> _Records to process_:
* * *

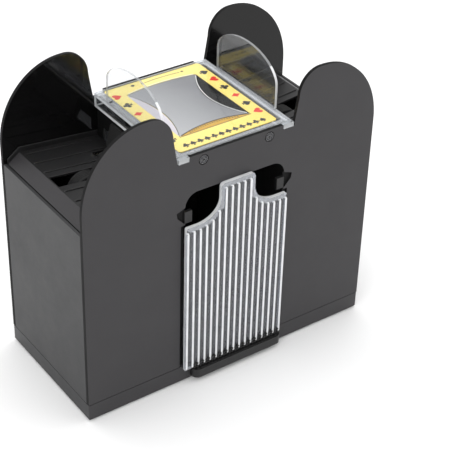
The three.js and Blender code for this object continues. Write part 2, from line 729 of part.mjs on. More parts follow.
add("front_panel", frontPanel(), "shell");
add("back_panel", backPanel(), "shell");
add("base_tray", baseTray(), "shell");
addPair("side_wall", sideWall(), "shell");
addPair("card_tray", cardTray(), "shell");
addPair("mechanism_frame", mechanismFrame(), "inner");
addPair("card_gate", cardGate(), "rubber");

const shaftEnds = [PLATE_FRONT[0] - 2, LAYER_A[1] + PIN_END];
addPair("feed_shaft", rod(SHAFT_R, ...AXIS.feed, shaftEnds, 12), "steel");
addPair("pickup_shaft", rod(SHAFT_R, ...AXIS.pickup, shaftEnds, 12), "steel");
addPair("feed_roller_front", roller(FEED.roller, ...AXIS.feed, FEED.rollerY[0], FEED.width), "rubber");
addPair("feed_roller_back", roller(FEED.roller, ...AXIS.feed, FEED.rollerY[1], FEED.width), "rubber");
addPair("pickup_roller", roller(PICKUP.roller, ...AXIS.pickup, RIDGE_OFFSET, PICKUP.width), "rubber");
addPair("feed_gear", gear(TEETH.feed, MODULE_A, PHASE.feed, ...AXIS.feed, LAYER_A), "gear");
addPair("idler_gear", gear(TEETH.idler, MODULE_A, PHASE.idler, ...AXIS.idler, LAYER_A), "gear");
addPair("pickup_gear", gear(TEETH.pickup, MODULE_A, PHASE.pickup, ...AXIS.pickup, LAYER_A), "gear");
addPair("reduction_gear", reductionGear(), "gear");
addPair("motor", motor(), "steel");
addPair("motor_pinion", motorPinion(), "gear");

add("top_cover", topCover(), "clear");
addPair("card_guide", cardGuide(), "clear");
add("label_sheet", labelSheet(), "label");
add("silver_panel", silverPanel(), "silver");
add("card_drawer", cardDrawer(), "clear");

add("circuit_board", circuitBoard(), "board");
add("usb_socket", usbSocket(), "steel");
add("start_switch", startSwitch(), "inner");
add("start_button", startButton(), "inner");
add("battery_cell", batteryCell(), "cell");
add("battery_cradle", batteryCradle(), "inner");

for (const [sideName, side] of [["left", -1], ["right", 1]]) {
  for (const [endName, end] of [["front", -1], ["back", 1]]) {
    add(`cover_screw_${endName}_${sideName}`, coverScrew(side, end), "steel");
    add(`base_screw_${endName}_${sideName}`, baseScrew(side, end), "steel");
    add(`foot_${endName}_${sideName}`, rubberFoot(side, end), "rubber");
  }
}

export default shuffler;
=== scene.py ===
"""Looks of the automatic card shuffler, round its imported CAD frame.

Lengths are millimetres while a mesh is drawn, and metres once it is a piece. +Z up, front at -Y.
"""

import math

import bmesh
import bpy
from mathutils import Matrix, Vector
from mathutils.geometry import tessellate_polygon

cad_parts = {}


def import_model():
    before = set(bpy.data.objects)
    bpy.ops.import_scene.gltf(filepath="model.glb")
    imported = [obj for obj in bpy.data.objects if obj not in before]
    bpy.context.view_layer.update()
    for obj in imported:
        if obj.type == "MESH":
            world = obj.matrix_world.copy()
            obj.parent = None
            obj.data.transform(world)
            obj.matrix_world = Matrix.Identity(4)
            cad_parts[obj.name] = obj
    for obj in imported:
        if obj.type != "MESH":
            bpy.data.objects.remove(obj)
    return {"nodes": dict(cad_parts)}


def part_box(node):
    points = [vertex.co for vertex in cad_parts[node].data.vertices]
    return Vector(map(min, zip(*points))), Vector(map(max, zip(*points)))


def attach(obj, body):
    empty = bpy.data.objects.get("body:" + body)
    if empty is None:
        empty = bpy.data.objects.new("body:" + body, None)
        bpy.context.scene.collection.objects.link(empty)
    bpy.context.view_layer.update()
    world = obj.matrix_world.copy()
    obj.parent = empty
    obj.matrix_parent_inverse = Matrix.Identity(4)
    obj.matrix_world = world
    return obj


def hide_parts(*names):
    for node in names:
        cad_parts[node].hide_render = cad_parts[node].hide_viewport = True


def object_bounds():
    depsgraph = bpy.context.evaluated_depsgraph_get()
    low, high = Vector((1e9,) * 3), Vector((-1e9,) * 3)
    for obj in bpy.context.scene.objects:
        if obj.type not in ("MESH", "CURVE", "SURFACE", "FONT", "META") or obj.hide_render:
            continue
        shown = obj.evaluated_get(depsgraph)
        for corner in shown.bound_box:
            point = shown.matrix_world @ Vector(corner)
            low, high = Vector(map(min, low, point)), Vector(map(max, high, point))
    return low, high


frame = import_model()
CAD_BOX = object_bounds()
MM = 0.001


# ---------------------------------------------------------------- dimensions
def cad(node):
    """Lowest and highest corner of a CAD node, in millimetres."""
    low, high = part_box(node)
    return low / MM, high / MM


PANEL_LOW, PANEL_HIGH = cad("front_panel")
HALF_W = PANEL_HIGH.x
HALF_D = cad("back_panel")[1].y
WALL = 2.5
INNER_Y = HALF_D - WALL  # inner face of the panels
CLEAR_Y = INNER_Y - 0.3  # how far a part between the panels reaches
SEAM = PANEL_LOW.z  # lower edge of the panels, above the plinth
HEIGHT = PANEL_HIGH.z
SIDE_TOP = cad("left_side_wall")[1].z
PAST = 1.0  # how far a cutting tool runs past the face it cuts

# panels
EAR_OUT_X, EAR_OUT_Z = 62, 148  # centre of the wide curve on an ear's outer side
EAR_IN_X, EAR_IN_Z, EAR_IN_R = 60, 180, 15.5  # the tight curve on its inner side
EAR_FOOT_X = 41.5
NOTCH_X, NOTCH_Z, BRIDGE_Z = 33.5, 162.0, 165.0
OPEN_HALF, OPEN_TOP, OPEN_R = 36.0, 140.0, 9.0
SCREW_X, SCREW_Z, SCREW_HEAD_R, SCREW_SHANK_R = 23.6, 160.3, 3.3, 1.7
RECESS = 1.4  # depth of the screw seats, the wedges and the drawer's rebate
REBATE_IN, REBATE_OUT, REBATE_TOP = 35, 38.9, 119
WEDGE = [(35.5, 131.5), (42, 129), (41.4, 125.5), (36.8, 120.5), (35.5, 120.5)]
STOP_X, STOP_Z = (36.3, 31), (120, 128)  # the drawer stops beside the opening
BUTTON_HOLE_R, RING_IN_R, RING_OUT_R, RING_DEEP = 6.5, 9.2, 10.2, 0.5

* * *

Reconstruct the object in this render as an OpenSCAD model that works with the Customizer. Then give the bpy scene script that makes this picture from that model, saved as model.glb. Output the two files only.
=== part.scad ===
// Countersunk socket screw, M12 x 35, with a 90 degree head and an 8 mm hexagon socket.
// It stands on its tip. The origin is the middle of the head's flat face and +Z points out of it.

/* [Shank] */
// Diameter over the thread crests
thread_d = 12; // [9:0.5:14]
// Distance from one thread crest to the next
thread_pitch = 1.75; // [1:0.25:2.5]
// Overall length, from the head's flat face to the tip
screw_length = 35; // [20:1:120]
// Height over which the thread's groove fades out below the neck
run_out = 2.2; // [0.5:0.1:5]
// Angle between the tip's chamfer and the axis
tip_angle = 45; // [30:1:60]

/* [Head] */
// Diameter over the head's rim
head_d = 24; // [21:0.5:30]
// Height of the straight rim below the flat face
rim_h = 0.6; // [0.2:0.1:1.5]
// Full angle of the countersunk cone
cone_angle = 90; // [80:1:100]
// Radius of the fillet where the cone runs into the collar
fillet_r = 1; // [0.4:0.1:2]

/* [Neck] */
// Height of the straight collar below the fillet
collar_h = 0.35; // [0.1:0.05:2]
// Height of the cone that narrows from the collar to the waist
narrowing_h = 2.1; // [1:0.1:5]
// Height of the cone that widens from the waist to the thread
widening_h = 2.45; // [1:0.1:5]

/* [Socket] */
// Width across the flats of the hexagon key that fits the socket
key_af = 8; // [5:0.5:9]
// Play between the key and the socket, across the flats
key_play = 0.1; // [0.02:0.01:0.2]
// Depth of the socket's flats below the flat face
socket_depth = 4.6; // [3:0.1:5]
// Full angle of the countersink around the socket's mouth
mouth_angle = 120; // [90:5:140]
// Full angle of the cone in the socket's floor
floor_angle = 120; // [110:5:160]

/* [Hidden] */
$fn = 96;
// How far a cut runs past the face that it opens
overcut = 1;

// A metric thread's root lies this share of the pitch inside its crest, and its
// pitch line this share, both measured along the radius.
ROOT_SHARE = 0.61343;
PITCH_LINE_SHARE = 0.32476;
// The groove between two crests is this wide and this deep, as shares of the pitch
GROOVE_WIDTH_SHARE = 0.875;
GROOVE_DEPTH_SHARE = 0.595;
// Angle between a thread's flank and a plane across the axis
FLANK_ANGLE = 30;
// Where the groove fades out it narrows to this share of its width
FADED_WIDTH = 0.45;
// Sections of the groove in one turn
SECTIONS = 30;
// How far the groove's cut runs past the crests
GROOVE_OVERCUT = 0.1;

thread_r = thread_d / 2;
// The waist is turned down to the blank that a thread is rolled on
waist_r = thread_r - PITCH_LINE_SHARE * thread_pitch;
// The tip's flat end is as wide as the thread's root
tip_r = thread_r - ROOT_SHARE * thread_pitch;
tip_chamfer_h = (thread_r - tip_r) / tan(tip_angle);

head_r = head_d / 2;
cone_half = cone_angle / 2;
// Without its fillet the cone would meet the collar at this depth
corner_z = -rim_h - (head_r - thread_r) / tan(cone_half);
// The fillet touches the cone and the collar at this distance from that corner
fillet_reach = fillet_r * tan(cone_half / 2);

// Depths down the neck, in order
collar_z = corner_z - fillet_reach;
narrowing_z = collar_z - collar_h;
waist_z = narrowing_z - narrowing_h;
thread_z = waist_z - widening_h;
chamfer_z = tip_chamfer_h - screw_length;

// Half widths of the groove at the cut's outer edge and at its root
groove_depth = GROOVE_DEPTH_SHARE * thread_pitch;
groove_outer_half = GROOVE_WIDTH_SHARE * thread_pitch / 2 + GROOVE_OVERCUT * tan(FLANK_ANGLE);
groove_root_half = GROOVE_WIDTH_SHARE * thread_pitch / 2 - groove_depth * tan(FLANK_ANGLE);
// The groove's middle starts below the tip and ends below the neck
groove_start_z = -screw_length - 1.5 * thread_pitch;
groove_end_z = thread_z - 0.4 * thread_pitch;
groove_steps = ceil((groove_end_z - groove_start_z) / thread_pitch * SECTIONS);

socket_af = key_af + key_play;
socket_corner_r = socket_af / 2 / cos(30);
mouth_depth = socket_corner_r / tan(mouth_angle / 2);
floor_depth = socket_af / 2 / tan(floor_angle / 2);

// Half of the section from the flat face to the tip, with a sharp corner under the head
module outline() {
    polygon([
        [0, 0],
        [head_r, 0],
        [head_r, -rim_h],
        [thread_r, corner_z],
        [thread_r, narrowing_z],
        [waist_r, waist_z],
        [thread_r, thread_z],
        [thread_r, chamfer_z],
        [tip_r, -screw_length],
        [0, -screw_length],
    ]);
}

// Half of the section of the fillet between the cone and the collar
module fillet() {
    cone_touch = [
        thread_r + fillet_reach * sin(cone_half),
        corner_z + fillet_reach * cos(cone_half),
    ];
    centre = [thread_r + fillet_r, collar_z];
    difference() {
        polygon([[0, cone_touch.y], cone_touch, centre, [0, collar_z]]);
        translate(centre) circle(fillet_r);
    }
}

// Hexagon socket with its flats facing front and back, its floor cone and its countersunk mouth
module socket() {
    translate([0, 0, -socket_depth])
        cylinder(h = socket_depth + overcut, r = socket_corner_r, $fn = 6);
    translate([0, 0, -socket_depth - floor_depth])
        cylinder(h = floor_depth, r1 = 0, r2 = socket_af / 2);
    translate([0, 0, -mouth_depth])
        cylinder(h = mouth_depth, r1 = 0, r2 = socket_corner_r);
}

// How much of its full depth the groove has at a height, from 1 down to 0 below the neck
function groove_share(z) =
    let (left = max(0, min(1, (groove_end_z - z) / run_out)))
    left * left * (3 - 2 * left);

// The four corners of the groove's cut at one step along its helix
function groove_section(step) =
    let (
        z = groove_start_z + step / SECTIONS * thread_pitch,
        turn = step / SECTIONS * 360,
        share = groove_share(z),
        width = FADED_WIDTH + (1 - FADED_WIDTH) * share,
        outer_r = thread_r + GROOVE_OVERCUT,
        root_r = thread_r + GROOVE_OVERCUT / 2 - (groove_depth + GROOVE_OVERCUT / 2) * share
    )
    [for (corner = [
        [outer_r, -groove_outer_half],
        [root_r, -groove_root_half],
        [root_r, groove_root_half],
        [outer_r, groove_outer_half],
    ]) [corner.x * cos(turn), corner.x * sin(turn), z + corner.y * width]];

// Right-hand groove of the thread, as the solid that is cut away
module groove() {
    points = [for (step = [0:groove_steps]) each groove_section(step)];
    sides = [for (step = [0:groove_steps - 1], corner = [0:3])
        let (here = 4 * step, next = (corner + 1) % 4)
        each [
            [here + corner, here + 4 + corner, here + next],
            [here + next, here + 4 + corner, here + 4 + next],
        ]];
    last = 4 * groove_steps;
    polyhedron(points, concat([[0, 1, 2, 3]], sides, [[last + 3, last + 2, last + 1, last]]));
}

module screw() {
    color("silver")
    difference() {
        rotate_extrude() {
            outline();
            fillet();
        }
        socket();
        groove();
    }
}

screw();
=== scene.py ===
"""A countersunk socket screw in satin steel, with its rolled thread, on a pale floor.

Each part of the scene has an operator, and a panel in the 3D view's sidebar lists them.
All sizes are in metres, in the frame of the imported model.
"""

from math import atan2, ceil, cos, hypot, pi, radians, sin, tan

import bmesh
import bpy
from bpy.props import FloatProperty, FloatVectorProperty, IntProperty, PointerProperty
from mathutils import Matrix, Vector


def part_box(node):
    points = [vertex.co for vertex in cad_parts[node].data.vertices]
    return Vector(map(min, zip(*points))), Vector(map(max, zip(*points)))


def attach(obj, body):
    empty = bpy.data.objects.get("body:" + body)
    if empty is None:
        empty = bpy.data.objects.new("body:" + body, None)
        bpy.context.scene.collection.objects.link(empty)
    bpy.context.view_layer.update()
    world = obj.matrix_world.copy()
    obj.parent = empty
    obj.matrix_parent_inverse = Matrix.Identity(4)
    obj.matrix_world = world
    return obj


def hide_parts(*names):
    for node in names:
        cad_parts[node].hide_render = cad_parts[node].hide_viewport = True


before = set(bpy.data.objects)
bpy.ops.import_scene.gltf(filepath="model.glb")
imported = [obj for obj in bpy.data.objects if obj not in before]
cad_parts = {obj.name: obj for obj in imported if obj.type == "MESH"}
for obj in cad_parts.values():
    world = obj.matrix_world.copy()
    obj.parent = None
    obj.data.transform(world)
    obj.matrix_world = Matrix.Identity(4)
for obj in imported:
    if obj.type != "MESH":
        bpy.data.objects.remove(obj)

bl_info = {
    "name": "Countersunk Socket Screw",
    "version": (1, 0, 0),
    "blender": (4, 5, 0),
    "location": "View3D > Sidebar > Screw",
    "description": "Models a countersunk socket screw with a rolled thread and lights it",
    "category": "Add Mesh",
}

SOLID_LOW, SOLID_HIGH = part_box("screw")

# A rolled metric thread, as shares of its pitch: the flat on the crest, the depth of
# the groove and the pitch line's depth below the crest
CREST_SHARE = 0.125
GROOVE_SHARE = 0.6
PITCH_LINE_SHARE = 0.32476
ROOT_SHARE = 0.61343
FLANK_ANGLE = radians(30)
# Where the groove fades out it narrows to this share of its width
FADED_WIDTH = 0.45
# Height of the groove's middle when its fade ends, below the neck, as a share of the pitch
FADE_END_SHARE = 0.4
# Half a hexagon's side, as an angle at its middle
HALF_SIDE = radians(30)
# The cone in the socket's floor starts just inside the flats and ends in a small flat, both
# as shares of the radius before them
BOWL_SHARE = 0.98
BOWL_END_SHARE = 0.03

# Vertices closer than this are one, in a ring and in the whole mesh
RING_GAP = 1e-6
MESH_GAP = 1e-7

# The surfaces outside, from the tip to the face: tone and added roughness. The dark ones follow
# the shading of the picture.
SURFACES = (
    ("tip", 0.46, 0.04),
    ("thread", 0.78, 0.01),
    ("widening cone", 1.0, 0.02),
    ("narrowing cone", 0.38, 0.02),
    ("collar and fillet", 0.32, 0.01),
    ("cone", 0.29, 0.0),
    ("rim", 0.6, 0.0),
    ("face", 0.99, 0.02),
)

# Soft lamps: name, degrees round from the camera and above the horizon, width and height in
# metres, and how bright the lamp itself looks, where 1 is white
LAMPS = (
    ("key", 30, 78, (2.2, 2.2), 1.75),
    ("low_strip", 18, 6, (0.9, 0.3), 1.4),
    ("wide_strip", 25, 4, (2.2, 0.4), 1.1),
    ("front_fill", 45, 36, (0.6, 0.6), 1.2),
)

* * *

> _Problem requirements_:
Identify and copy all lines with the word "picture".

> _Full answer_:
Reconstruct the object in this render as an OpenSCAD model that works with the Customizer. Then give the bpy scene script that makes this picture from that model, saved as model.glb. Output the two files only.
# the shading of the picture.